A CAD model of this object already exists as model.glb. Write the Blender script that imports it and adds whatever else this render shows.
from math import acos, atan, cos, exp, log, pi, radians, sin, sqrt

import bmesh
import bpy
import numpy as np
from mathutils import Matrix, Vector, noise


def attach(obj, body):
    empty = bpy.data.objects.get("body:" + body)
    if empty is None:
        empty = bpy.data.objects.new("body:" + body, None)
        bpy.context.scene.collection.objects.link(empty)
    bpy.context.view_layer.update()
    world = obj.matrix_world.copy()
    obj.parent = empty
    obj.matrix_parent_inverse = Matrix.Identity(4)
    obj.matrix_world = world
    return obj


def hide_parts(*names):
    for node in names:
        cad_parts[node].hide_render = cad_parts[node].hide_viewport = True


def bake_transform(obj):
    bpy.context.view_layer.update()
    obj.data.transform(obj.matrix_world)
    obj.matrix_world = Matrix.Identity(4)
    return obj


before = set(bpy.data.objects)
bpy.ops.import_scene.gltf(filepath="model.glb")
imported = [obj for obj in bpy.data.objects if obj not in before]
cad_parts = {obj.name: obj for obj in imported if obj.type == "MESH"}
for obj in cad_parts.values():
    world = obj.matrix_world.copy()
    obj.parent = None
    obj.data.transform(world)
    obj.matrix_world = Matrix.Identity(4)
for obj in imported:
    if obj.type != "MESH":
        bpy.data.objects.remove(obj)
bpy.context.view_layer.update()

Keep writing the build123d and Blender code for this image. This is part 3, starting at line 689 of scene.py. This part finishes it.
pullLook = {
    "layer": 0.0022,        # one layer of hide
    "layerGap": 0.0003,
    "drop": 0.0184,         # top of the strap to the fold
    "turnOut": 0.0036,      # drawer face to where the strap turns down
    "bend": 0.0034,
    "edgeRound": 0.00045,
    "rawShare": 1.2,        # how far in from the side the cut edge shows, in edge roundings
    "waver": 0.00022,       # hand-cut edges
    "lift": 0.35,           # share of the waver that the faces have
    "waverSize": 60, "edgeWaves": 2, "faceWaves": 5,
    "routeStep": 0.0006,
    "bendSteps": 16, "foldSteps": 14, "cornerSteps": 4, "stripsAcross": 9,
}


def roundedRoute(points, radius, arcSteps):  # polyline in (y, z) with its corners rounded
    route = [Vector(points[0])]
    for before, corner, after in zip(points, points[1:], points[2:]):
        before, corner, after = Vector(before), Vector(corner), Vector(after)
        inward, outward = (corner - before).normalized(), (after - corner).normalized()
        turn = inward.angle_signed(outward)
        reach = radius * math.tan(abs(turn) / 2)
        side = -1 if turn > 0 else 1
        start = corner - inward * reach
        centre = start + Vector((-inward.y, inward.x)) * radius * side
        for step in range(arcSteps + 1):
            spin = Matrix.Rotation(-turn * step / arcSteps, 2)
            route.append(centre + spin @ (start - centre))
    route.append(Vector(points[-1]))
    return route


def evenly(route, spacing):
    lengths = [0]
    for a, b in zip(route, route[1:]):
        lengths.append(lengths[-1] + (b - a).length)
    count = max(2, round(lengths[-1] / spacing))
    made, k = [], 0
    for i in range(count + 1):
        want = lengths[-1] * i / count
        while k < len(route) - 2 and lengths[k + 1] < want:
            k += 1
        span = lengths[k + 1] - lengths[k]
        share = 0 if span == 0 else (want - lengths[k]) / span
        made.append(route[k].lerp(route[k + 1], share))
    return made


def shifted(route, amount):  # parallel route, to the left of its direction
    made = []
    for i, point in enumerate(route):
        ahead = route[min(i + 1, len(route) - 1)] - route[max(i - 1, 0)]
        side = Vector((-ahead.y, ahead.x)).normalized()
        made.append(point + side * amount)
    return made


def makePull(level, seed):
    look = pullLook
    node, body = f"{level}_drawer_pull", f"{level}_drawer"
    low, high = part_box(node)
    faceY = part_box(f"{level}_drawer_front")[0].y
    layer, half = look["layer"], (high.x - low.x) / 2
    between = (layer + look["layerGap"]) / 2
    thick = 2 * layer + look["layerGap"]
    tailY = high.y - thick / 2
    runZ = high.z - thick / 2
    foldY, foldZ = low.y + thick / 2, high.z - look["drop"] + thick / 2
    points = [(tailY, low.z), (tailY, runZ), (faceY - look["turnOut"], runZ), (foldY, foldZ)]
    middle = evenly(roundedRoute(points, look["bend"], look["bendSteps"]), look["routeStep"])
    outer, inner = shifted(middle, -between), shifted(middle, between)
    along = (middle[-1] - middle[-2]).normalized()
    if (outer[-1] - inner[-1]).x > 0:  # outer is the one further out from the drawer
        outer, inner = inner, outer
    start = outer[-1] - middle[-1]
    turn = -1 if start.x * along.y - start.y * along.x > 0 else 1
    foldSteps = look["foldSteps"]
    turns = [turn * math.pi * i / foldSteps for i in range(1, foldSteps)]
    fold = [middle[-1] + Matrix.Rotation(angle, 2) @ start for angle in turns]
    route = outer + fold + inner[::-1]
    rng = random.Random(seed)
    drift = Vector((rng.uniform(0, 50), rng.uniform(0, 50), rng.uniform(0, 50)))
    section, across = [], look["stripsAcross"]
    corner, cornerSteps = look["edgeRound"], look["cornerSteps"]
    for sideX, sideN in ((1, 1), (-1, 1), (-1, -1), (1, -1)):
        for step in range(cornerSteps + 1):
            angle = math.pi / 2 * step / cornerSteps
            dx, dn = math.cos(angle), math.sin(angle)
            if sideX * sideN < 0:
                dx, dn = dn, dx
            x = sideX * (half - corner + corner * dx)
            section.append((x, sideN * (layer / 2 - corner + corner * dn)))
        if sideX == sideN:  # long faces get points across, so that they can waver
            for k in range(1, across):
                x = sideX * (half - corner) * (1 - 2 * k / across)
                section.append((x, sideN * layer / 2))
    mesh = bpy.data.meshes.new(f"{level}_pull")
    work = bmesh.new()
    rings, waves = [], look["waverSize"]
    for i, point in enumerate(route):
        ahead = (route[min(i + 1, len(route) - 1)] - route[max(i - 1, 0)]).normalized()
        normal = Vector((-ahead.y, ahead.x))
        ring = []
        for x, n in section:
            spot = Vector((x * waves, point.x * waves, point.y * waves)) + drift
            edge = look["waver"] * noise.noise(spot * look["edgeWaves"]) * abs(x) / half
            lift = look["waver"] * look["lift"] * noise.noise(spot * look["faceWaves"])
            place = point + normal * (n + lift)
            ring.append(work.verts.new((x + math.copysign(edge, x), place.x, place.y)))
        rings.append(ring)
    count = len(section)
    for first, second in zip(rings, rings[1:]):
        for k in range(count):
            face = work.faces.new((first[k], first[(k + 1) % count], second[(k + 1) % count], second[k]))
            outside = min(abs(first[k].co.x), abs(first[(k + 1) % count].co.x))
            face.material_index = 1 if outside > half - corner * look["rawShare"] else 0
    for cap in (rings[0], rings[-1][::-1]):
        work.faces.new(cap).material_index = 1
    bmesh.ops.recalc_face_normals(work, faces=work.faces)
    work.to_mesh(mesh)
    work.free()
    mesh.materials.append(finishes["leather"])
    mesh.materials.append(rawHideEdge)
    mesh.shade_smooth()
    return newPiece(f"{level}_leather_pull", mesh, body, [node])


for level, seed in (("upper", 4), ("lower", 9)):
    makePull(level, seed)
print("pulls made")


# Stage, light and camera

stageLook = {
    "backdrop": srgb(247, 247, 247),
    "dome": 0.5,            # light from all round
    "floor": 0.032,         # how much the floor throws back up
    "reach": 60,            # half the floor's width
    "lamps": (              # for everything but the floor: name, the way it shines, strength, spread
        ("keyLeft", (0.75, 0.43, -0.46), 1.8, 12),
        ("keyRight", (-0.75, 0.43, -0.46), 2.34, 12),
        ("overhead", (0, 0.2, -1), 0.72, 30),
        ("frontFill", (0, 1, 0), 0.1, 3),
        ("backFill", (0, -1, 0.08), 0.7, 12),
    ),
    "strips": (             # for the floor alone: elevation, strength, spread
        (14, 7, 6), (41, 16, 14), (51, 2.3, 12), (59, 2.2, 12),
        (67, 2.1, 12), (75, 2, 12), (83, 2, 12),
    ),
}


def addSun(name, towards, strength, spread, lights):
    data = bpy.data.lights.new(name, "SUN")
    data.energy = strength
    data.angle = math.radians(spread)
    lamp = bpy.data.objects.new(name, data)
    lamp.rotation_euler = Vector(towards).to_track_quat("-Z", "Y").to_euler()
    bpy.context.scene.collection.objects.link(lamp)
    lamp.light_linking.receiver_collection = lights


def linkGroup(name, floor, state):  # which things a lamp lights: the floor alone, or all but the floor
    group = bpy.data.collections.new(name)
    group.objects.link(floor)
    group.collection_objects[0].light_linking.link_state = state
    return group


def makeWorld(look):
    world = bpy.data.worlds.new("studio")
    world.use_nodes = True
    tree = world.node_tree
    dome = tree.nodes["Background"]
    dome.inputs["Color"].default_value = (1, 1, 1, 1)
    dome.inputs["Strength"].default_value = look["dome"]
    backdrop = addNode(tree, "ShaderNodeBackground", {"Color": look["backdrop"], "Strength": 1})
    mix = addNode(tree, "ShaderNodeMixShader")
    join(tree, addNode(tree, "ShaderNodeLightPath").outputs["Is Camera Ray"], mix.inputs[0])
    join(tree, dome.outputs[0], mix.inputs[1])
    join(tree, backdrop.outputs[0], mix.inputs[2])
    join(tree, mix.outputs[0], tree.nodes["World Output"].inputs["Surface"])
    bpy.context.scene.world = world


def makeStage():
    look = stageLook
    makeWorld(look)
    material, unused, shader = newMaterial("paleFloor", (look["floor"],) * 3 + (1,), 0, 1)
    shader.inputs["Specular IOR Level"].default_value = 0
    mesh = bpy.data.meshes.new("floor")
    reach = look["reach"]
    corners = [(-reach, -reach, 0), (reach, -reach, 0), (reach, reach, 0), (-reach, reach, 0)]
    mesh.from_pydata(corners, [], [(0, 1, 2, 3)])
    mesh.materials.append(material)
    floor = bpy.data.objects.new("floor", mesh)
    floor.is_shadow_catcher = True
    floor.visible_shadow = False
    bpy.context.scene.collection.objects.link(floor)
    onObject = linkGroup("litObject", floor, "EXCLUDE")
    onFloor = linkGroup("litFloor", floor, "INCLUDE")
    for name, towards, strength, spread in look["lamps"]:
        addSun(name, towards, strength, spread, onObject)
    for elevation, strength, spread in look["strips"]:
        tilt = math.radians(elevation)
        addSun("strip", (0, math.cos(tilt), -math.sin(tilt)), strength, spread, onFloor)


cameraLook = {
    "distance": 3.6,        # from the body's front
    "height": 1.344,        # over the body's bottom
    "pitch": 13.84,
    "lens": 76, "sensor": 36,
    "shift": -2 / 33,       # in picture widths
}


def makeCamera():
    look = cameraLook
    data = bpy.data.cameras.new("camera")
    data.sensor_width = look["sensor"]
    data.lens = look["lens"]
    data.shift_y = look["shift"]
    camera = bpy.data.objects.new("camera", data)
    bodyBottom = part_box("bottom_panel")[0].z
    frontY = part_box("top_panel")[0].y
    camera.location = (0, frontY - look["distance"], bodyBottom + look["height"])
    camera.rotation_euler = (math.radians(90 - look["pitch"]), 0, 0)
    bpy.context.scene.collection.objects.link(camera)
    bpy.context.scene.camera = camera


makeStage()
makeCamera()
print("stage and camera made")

• [Short problem]: Locate the word "model" in the records and collect each line it appears in.

• [Exercise output]:
A CAD model of this object already exists as model.glb. Write the Blender script that imports it and adds whatever else this render shows.
bpy.ops.import_scene.gltf(filepath="model.glb")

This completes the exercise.